# .308 for deer hunting.



## 94NDTA (May 28, 2005)

I was wondering what grain bullets you guys use for .308 when hunting deer?

From a buddy who hunts, and who's knowledge I respect, I was told that in .308, you want a smaller grain bullet for deer, around 140-150 grain because it will move faster and it won't destroy the deer on impact.

Does this sound about right?


----------



## Camo (Oct 28, 2005)

I use a 150 Remmington Core-Lockt


----------



## elderberry99 (Aug 18, 2005)

I have a Remington model 7600 That I purchased less then a year ago and I used only the Remington Express 150 grain PSP Core-Lokt.
I shot only a box and a half of ammo trying out two brands to see what would do best in this rifle. I have holes touching at 100 yards with my Swift 2X7X40 scope using the Remington express ammo. During the last years deer season, I took two nice sized bucks with one shot each. The first deer did not even take a step before hitting the ground.
The second deer got to run ony 20 feet before he took a header into a tree.
I have been using the Remington Express Core-Lokt ammo in the .30-06, .270, .308, and now my current .243 with excellent results in eveery rifle.


----------



## marcus_rubbo (Dec 11, 2005)

at its best witch is the more powerful gun the .308 or the 30-06?


----------



## farmerj (Jun 19, 2004)

For deer, I use a 150 gr PSP in both. My guns tend to like the Federal Classic and the Remington Core-Lokt.
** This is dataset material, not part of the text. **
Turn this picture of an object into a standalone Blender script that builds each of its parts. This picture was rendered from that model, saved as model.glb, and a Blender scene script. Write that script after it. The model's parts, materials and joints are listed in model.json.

I have been having good luck lately also with PMP ammo also. Again 150 gr for the .308 and .30-06.

Two different guns.

Inherently, the .308 is the more accurate gun. In the 1960's, the NRA cut the target size in half because of the .308.

As to ballistics. In the 190 gr and less, they are pretty close to the same. You may see differences of 25-50 FPS and about the same for energy.

Above the 190 gr bullets, the .30-06 will tend to outshine the .308 base on case capacity and the ability to load up a hotter charge. Something that would be great in a bolt gun, but not something for a gas operated gun like the M1 Garand.


----------



## elderberry99 (Aug 18, 2005)

For my personal preference, I would say that I would pick the .308 over the .30-06 for whitetail in NC. I have used the .30-06 almost as much as a .308 but find the .308 has a little more control. Less recoil helps with the control as well.
putting them side by side, I would grab the .308 first.


----------



## mr.trooper (Aug 3, 2004)

There realy isnt much difference between 308 and 30-06, untill you get to the heavyer bullets. Even then its marginal.


----------



## Robert A. Langager (Feb 22, 2002)

I shoot 168 grain Ballistic Silver Tips. So far, so good. These are reloads.


----------



## 147 Grain (Feb 18, 2005)

168-gr. Ballistic Silvertip from Nosler are hard to beat and are my favorite 308 Win deer load.


----------